Republican Sen. Tom Coburn warned that the anticipated action could set off a firestorm of public opposition. “The country’s going to go nuts, because they’re going to see it as a move outside the authority of the president, and it’s going to be a very serious situation. You’re going to see, hopefully not, but you could see instances of anarchy,” he told USA Today earlier. “You could see violence."

“Let’s not poke fingers in eyes,” Coburn continued on Thursday’s “Morning Joe.”  

The president will "take this Constitution, separate out article one, the legislative authority, tear that out. That’s what he’ll do that tonight at 8 o’clock," Iowa's staunchly anti-immigration advocate Rep. Steve King said. "Tear it out, probably fold it one time, and tuck it into his pocket, and say I’m also the legislative branch of government."

King said Congress should use a resolution of censure to punish the president and called to defund the executive order, a tactic other conservatives have spoken favorably of. But the Chairman of the House Appropriations Committee, Republican Rep. Hal Rogers of Kentucky says it isn't possible. "This agency is entirely self-funded through the fees it collects on various immigration applications. Congress does not appropriate funds for any of its operations, including the issuance of immigration status or work permits, with the exception of the 'E-Verify" program,'" he said in a statement Thursday. "Therefore, the appropriations process cannot be used to 'de-fund' the agency."

The chief complaint of conservatives is that the president is overhauling the immigration system unilaterally, but the White House says that isn’t what’s going on. 

RELATED: Bill Clinton backs Obama's executive action on immigration

“What I’m going to be laying out is the things that I can do with my lawful authority as president, to make the system work better,” the president said in a video posted online on Wednesday.

On msnbc’s "Morning Joe," White House Communications Director Jennifer Palmieri responded to criticism that the president would “tear up the Constitution” with the executive action.

“The president is right — he’s not king, he can’t just pick up the piece of legislation that the advocates and he were pushing for and implement that, so what he has done is asked the Justice Department what he can do legally,” she said. “It’s not any kind of permanent solution, so we’re certainly gonna need legislation.”

"It doesn't tear up the Constitution," Palmieri added. 

In a press conference on Thursday, leading Democrat Sen.

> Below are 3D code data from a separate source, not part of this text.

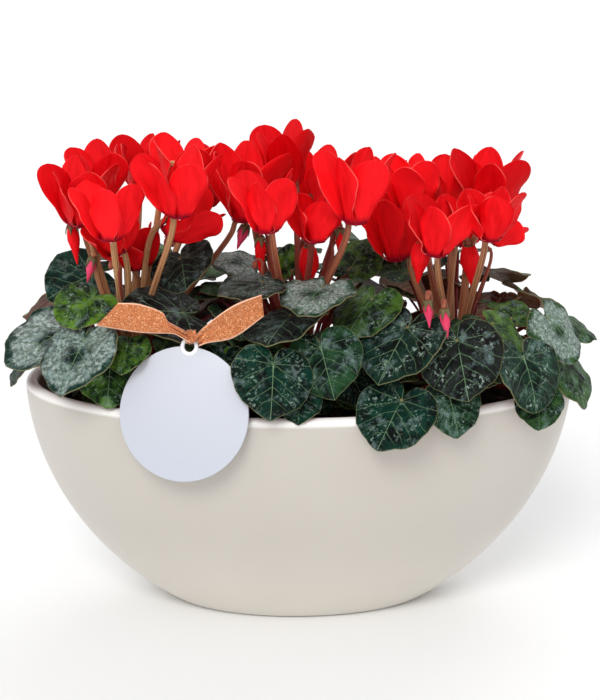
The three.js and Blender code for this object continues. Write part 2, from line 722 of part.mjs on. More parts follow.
// Adds the three plants, each piece cut clear of those before it
function addPlants(group) {
  const names = Object.keys(CROWNS);
  const flowers = {};
  names.forEach((name, i) => {
    flowers[name] = flowersOf(name, 11 + i);
  });
  const taken = [];
  for (const name of names) {
    const solid = joined([cormSolid(CROWNS[name], 0), ...stemsOf(name, flowers[name], 0)]);
    addMesh(group, `corm_${name}`, clearOf(solid, taken), COLOURS.stem);
    taken.push(cormSolid(CROWNS[name], GAP));
    taken.push(...stemsOf(name, flowers[name], GAP));
  }
  taken.push(...enlargedHolders());
  for (const name of names) {
    flowers[name].blooms.forEach((bloom, i) => {
      const solid = clearOf(bloomSolid(bloom, 0), taken);
      addMesh(group, `bloom_${name}_${i + 1}`, solid, COLOURS.petal);
      taken.push(bloomSolid(bloom, GAP));
    });
    flowers[name].buds.forEach((bud, i) => {
      const solid = clearOf(budSolid(bud, 0), taken);
      addMesh(group, `bud_${name}_${i + 1}`, solid, COLOURS[bud.colour]);
      taken.push(budSolid(bud, GAP));
    });
  }
  names.forEach((name, i) => {
    const leaves = leavesOf(name, 31 + 3 * i);
    const crown = CROWNS[name];
    const parts = leaves.flatMap((leaf) => [stalkSolid(leaf, crown, 0), bladeSolid(leaf, 0)]);
    const solid = clearOf(joined([collarSolid(crown), ...parts]), taken);
    addMesh(group, `leaves_${name}`, solid, COLOURS.leaf);
    taken.push(...leaves.flatMap((leaf) => [stalkSolid(leaf, crown, GAP), bladeSolid(leaf, GAP)]));
  });
}

const group = new THREE.Group();
addMesh(group, "pot", bowlSolid(), COLOURS.bowl);
const corms = Object.values(CROWNS).map((crown) => cormSolid(crown, GAP));
addMesh(group, "soil", clearOf(soilSolid(), corms), COLOURS.soil);
addPlants(group);
addMesh(group, "tag", tagSolid(), COLOURS.tag);
addMesh(group, "ribbon", ribbonSolid(), COLOURS.ribbon);

export default group;
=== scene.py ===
"""Looks of a potted cyclamen: red flowers over marbled leaves in an oval ceramic bowl.

The plants are laid out in millimetres with the same rules and the same repeatable draws as the
solids, then built again with fine outlines, veins, folds and materials, and scaled to metres."""

import math
from types import SimpleNamespace

import bmesh
import bpy
import numpy as np
from mathutils import Matrix, Vector, noise
from mathutils.kdtree import KDTree


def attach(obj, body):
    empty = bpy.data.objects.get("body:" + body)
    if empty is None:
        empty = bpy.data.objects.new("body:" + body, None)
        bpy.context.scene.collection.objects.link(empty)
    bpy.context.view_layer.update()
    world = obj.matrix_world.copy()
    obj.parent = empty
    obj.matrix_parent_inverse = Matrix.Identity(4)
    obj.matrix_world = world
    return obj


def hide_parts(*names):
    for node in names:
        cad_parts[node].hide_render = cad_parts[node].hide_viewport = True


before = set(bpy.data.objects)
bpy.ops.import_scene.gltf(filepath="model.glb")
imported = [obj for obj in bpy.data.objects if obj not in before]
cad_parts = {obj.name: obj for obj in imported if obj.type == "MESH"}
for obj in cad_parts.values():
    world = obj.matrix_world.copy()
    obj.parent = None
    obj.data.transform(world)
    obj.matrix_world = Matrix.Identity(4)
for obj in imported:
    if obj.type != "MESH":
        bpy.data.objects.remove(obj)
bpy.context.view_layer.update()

MM = 0.001
WHOLE_TURN = 2 * math.pi
PLAIN = (0, 0, 0)

# Seeds of the repeatable draws, to which each plant adds its number. The leaves and flowers
# start from the same seeds as in the solids.
LEAF_SEED = 31
LEAF_SEED_STEP = 3
FLOWER_SEED = 11
LEAF_LOOK_SEED = 71
FLOWER_LOOK_SEED = 41
FILLER_SEED = 171
EDGE_SEED = 3
CRUMB_SEED = 5

# Camera, in metres and degrees, with its focal length in the picture's own pixels
PICTURE_LONG_SIDE = 700
SENSOR_MM = 36
FOCAL_PIXELS = 2130
CAMERA_AIM = Vector((0, 0, 0.172))
CAMERA_DISTANCE = 1.4
CAMERA_AZIMUTH = -2
CAMERA_ELEVATION = 18

# Bowl, in millimetres like all that follows
BOWL_LENGTH = 360
BOWL_WIDTH = 190
BOWL_HEIGHT = 157
BOWL_CURVE_DEPTH = 180
BOWL_CURVE_POWER = 1.9
BOWL_WALL = 8
BOWL_FLOOR = 10
LIP_RADIUS = BOWL_WALL / 2
FOOT_ROUNDING = 2.5
SIDE_START = 3
BOWL_SIDES = 160

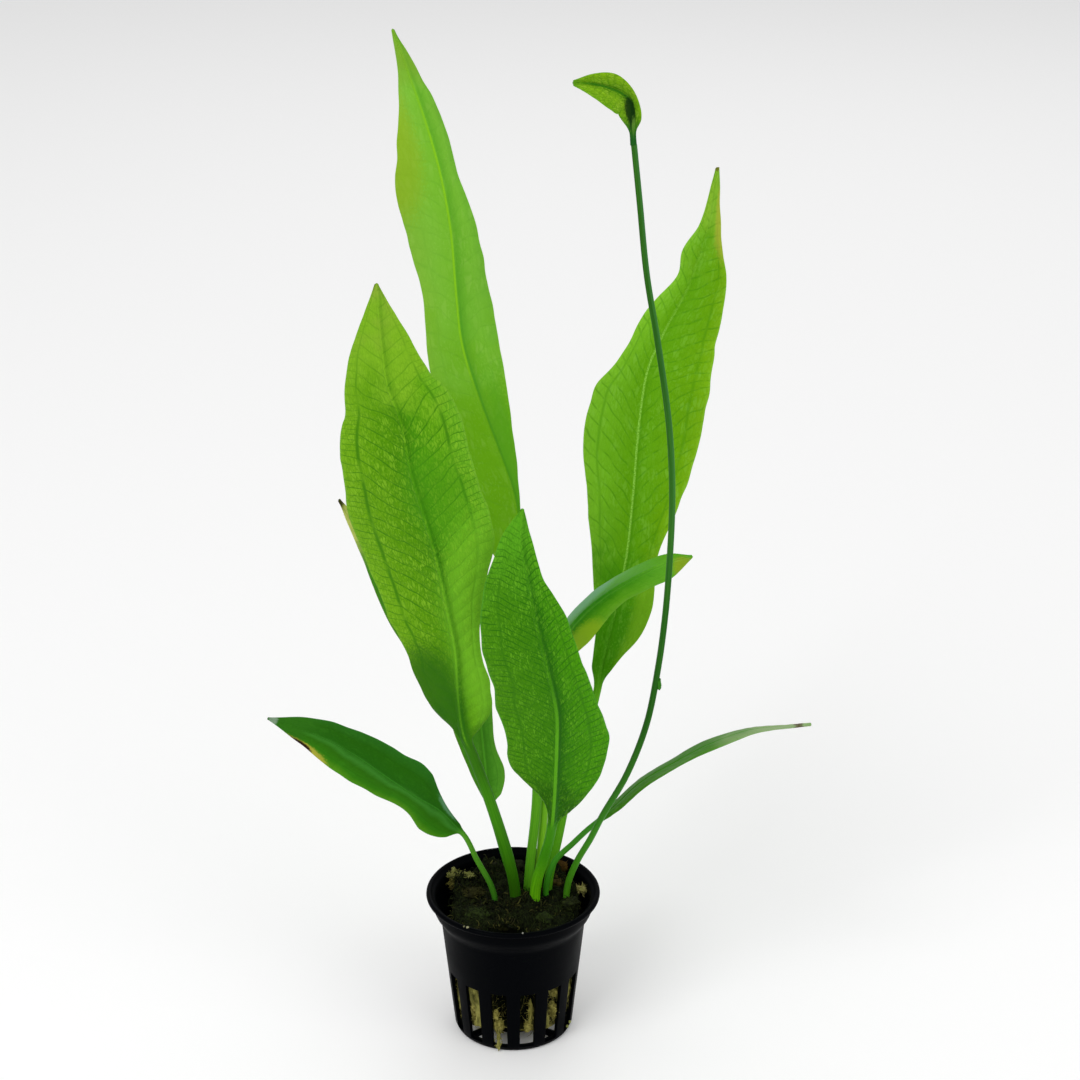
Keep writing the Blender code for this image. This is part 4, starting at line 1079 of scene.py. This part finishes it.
# The narrow leaf whose blade bends over to the right grows from the crown's back. It is young, smooth
# and a little glossy, and is seen almost along its face.
make_leaf(
    "bent_leaf", "leaf_bent_right", "leaf_upper",
    rows=[
        (7, 6.6, 35.3, 0, 0), (8.1, 7.2, 50, 0, 0), (9.7, 9.2, 74, 0, 0), (9.8, 11.5, 93.5, 0, 0),
        (11.2, 12, 113, 2.5, 3), (13.8, 11, 124, 5, 5.3), (17.3, 9, 130.5, 6.5, 6.5), (23, 7, 138.3, 7, 6),
        (29.1, 5, 144.5, 7, 4.6), (37.5, 2, 151.3, 6.5, 4.6), (46.3, 0, 156.7, 5, 4),
        (52.8, -1, 159, 0.3, 0.3),
    ],
    radii=(1.35, 1.2, 0.35), turn=(0, 15), droop=(74, 0), wave=(0.3, 3, 0.0), vein_spacing=4.0, quilt=0.06,
    seed=251,
    across=[
        (0.0, "#62A84A"), (0.25, "#52A02A"), (0.46, "#32860C"), (0.6, "#3E8C06"), (0.8, "#5EA416"),
        (1.0, "#6CAC20"),
    ],
    along=[("#5CA41E", 0.78, 0.95)],
    vein="#2F7C12", fleck=0.15, fleck_colour="#7CB83A", cross=0.2, rib="#58A428", edge="#72AC34",
    stalk_colour="#5CA81C", stalk_stripe="#479612", foot="#90D024", foot_end=75.0, roughness=0.38,
    relief=0.12, gloss=0.12,
    # The pale bluish spot on the left edge is a painted sheen.
    spots=[
        (-0.9, 0.73, 0.7, 0.09, 0.2, 0.75, "#74AE84"), (0.8, 0.68, 0.7, 0.07, 0.2, 0.75, "#98BC20"),
        (0.7, 0.975, 1.2, 0.025, 0.2, 0.6, "#98A41C"),
    ],
)


# The low leaf that reaches out to the left grows from the crown's left end. It is an older leaf, dark
# and smooth, with its lower edge torn and browned near the tip.
make_leaf(
    "low_left_leaf", "leaf_low_left", "leaf_dark",
    rows=[
        (-4.2, 1.8, 35.3, 0, 0), (-6.5, 1.2, 46.5, 0, 0), (-11, -2, 58.5, 0, 0), (-15, -5.5, 69.5, 1, 1),
        (-17.9, -7, 73.8, 6.2, 1.5), (-21.9, -9, 79.5, 8.4, 2.7), (-28.2, -12, 85.5, 5.5, 8.3),
        (-37.7, -15, 94.5, 6.4, 8.3), (-47.6, -18, 104, 7.3, 6.6), (-58.8, -21, 112, 4.5, 4.3),
        (-70.6, -23, 117.5, 0.3, 0.3),
    ],
    radii=(0.95, 0.85, 0.35), turn=(-10, -35), droop=(5, 5), wave=(0.5, 3, 1.5), vein_spacing=5.0,
    quilt=0.05, seed=261,
    across=[
        (0.0, "#4C8812"), (0.14, "#2E7208"), (0.32, "#286404"), (0.42, "#367822"), (0.54, "#205E06"),
        (0.8, "#205C02"), (1.0, "#266618"),
    ],
    along=[("#2A660E", 0.8, 0.95)],
    vein="#185204", fleck=0.15, fleck_colour="#3F8820", cross=0.15, rib="#2F7418", rib_shade=0.3,
    edge="#3F8834", stalk_colour="#569A26", stalk_stripe="#3A8420", foot="#2E6E12", foot_end=18.0,
    roughness=0.4, relief=0.12,
    spots=[
        (-1.0, 0.865, 0.3, 0.075, 0.3, 0.85, "#A9A238"), (-1.0, 0.89, 0.2, 0.038, 0.5, 1.0, "#2B1A0E"),
        (0.0, 0.985, 1.5, 0.014, 0.2, 0.7, "#8CA08C"), (0.9, 0.42, 0.5, 0.05, 0.2, 0.5, "#6FA07C"),
    ],
)


# The low narrow leaf that reaches out to the right grows from the crown's right half. It is seen nearly
# edge-on, and has a brown mark at its tip.
make_leaf(
    "low_right_leaf", "leaf_low_right", "leaf_dark",
    rows=[
        (10.4, 2.2, 35.3, 0, 0), (10.4, 2.6, 47.5, 0, 0), (12.9, 3.2, 55, 0, 0), (18.4, 3.6, 61, 0, 0),
        (23.1, 4, 65.8, 0, 0), (26.9, 4, 69.3, 1.4, 1.6), (31.6, 5, 73.4, 3, 3.6), (38.7, 6, 80.3, 4.8, 5),
        (49.4, 8, 86.5, 5.4, 6), (59.9, 9, 92.2, 5, 5.8), (72.1, 10, 96.6, 4.6, 5.2),
        (84.2, 10, 98.1, 3, 3), (90.9, 10, 98.9, 0.3, 0.3),
    ],
    radii=(0.95, 0.85, 0.35), turn=(88, 108), droop=(0, 0), wave=(0.4, 3, 0.8), vein_spacing=4.0,
    quilt=0.05, seed=271,
    across=[(0.0, "#4A8030"), (0.3, "#427C24"), (0.5, "#38780A"), (0.7, "#3A7A04"), (1.0, "#468414")],
    along=[("#8CA870", 0.7, 0.88)],
    vein="#2A7412", fleck=0.2, fleck_colour="#6AAA40", cross=0.15, rib="#4C9430", rib_fade=(0.8, 0.95),
    rib_shade=0.2, edge="#5C9A48", stalk_colour="#448E2A", stalk_stripe="#357E22", foot="#3C8A14",
    roughness=0.4, relief=0.12,
    spots=[(0.0, 0.965, 1.2, 0.014, 0.5, 0.9, "#4A2C14")],
)


# The tall stem grows from the crown's right end: live stem, bare, round and slightly ribbed. It is
# yellow-green low down and darkest between a third and a half of its height. Above the middle a
# highlight is painted paler on its right side. A small scale sits against it at about two fifths.
STEM_PATH = [
    (16.3, 1.8, 35.3), (16.9, 1.2, 48), (19.6, -0.6, 57), (23.8, -2.4, 66.3), (26.6, -3.8, 73.5),
    (34.3, -6, 90), (39.7, -7, 106.5), (43, -8, 126.5), (44.8, -9, 145), (45.7, -9, 162.5), (46, -9, 180),
    (45.1, -8, 198), (41.1, -7, 226.5), (37.8, -5, 245.5), (35.6, -3, 265.5), (33.9, -0.7, 280.9),
]
STEM_RADII = (1.0, 0.85)
STEM_COLOURS = [
    (0.0, "#4E8E12"), (0.12, "#3C861A"), (0.3, "#1C580A"), (0.46, "#1E5A0C"), (0.55, "#2C661A"),
    (0.75, "#20560C"), (1.0, "#245A0C"),
]
STEM_STREAK = "#3C7A22"
STEM_PAINTED_HIGHLIGHT = "#468A48"
SCALE_AT = 0.36
SCALE_SHIFT = (1.0, -0.4, 0)
SCALE_HALF_SIZES = (0.7, 0.7, 2.0)


def stem_surface(rows=400, around=24):
    """A tube round a smooth path, tapering evenly, with five low ribs that wind slowly round it."""
    path = np.array(STEM_PATH, float)
    travel = travel_along(path)
    s = np.linspace(0, 1, rows)
    middle = through(travel / travel[-1], path, s)
    sideways, front = path_frame(middle, s)
    angle = evenly_round(around)
    ring = sideways[:, None] * np.cos(angle)[:, None] + front[:, None] * np.sin(angle)[:, None]
    radius = np.linspace(*STEM_RADII, rows)[:, None] * (1 + 0.04 * np.cos(5 * angle + 6 * s[:, None]))
    points = middle[:, None] + radius[..., None] * ring
    up, side = np.repeat(s, around), np.tile(np.cos(angle), rows)
    values = {"up": np.append(up, [0, 1]), "side": np.append(side, [0, 0])}
    points = np.concatenate([points.reshape(-1, 3), middle[[0, -1]]])
    return points, ring_faces(rows, around), values, middle[round(SCALE_AT * (rows - 1))]


def stem_tissue():
    """Live stem: a smooth waxy skin, its colour changing up its length, with fine lengthwise streaks."""
    material, node, shader = new_material("stem_tissue")
    up, side = (node("Attribute", attribute_name=key, out="Fac") for key in ("up", "side"))
    colour = node("ValToRGB", up, stops=STEM_COLOURS)
    place = node("Mapping", node("CombineXYZ", side, up, 0.0), Scale=(3.0, 14.0, 1.0))
    streak = node("MapRange", node("TexNoise", place, 1.0, 3.0), 0.45, 0.7, 0.0, 0.5)
    colour = node("Mix", streak, colour, STEM_STREAK, **RGBA)
    # A painted highlight: the right side of the stem is made paler above the middle.
    above = node("MapRange", up, 0.5, 0.6, 0.0, 0.4)
    paler = node("MapRange", side, 0.0, 0.9, 0.0, above)
    colour = node("Mix", paler, colour, STEM_PAINTED_HIGHLIGHT, **RGBA)
    feed(shader, Base_Color=colour, Roughness=0.42, Specular_IOR_Level=0.1)
    return material


stem_points, stem_faces, stem_values, scale_foot = stem_surface()
stem_skin = stem_tissue()
stem = put_mesh("tall_stem_skin", stem_points, stem_faces, stem_skin, **stem_values)
join_part(stem, "tall_stem")

scale_points, scale_faces = clod(scale_foot + SCALE_SHIFT, np.array(SCALE_HALF_SIZES), 141, 16, 20)
scale_values = {"up": np.full(len(scale_points), 0.2), "side": np.zeros(len(scale_points))}
join_part(put_mesh("stem_scale", scale_points, scale_faces, stem_skin, **scale_values))


# The young leaf grows on from the tip of the stem. It is still folded along its midrib; the crease of
# the fold and the hollow at its foot are painted dark, as shade.
make_leaf(
    "stem_tip_young_leaf", "stem_tip_leaf", "stem",
    rows=[
        (33.8, -0.6, 280.8, 0, 0), (33.5, -0.2, 285.4, 2.2, 1.9), (33.4, -0.8, 289.5, 3.8, 2.6),
        (32.6, -2, 293.4, 5, 2.4), (30.3, -4, 295.8, 5.6, 3.5), (26.6, -6, 297.8, 5.2, 4.6),
        (22, -8, 299.3, 3.6, 3.1), (17.2, -10, 300, 0.8, 0.8),
    ],
    radii=(1.1, 0.9, 0.4), turn=(0, -20), droop=(-20, -30), wave=(0.0, 1, 0.0), vein_spacing=2.2,
    quilt=0.12, seed=281,
    # Painted shade: the dark middle of across and the dark midrib for the crease, and the dark stop low in
    # along and the near black spot for the hollow at the foot.
    across=[(0.0, "#649C06"), (0.3, "#7AAA14"), (0.5, "#4C8604"), (0.62, "#6E9E0A"), (1.0, "#76A60E")],
    along=[("#5A9414", 0.9, 1.0), ("#2A6A12", 0.3, 0.1)],
    vein="#336E04", fleck=0.55, fleck_colour="#98BE38", net=0.45, net_scale=1.0, cross=0.5, rib="#2F6E08",
    rib_width=0.4, rib_fade=(0.8, 0.95), rib_shade=0.7, edge="#7EAA3A", stalk_colour="#1E5E1C",
    stalk_stripe="#123F0C", foot="#1E5E1C", relief=0.35,
    spots=[(-0.1, 0.3, 0.5, 0.2, 0.3, 0.95, "#0C2F06"), (0.1, 0.14, 0.25, 0.12, 0.2, 0.7, "#6C9A34")],
)


# A plain pale floor, soft light from large lamps, and a camera in front that looks down on the plant.
FLOOR_SIZE = 9000.0
FLOOR_COLOUR = "#FBFBFB"
CAMERA_PLACE = (0.0083, -0.680, 0.4491)
CAMERA_TILT = 67.238
CAMERA_LENS = 84.56
SENSOR_WIDTH = 36
SKY_STRENGTH = 0.67
LAMPS = (
    ("key_lamp", (-0.7, -0.9, 1.3), 0.9, 10),
    ("fill_lamp", (1.0, -0.8, 0.9), 1.0, 4),
    ("back_lamp", (0.2, 1.2, 1.2), 1.0, 3),
)
LAMP_TARGET = (0, 0, 0.15)


def painted_floor():
    """Matt white paint."""
    material, _, shader = new_material("matt_white_paint")
    feed(shader, Base_Color=FLOOR_COLOUR, Roughness=0.9, Specular_IOR_Level=0.1)
    return material


floor_corners = FLOOR_SIZE / 2 * np.array([(-1, -1, 0), (1, -1, 0), (1, 1, 0), (-1, 1, 0)])
put_mesh("floor", floor_corners, [np.array([[0, 1, 2, 3]])], painted_floor())

world = bpy.data.worlds.new("studio")
world.use_nodes = True
feed(world.node_tree.nodes["Background"], Color=(1, 1, 1, 1), Strength=SKY_STRENGTH)
bpy.context.scene.world = world

for name, place, size, power in LAMPS:
    lamp_data = bpy.data.lights.new(name, "AREA")
    lamp_data.size = size
    lamp_data.energy = power
    lamp = bpy.data.objects.new(name, lamp_data)
    lamp.location = place
    aim = np.subtract(LAMP_TARGET, place)
    tilt = math.atan2(np.hypot(*aim[:2]), -aim[2])
    lamp.rotation_euler = (tilt, 0, math.atan2(aim[1], aim[0]) - math.pi / 2)
    bpy.context.scene.collection.objects.link(lamp)

camera_data = bpy.data.cameras.new("camera")
camera_data.lens = CAMERA_LENS
camera_data.sensor_width = SENSOR_WIDTH
camera = bpy.data.objects.new("camera", camera_data)
camera.location = CAMERA_PLACE
camera.rotation_euler = (math.radians(CAMERA_TILT), 0, 0)
bpy.context.scene.collection.objects.link(camera)
bpy.context.scene.camera = camera
bpy.context.scene.view_settings.view_transform = "Standard"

Chuck Schumer of New York said "Republicans shouldn’t get mad, they should get even. Nullify the president’s executive order by passing our bill," he said, referring to the bipartisan immigration reform bill he and others negotiated. The president has said he'll tear up the executive order as soon as Congress passes a comprehensive bill that takes care of immigration.

Still, Republicans are in uproar, with some even suggesting they’ll shut down the government over the order.

Asked by Chris Wallace on “Fox News Sunday” if Republicans would shut down the government over immigration, a member of the party’s Senate leadership, South Dakota’s Sen. John Thune said “it doesn’t solve the problem, Chris, but look, we’re having those discussions.”

Sen. Ted Cruz, who championed the 2013 shutdown, wrote an Op-Ed encouraging members of his party to use the kind of tactics they employed in hopes of defunding Obamacare, which shut the government down for 16 days last year.

RELATED: Immigration plan may bring relief for some, but not all

“Congress, representing the voice of the People, should use every tool available to prevent the President from subverting the rule of law,” he wrote in a Washington Post op-ed on Wednesday. “[T]he new Congress should exercise the power of the purse by passing individual appropriations bills authorizing critical functions of government and attaching riders to strip the authority from the president to grant amnesty.”

Not all Republicans are shutdown happy, however. Republican governors and 2016 hopefuls Scott Walker of Wisconsin and Bobby Jindal of Louisiana both encouraged alternate approaches in interviews. They, along with other House and Senate leaders in the GOP, are reportedly looking for options that would help the party vent its frustration while keeping the government running.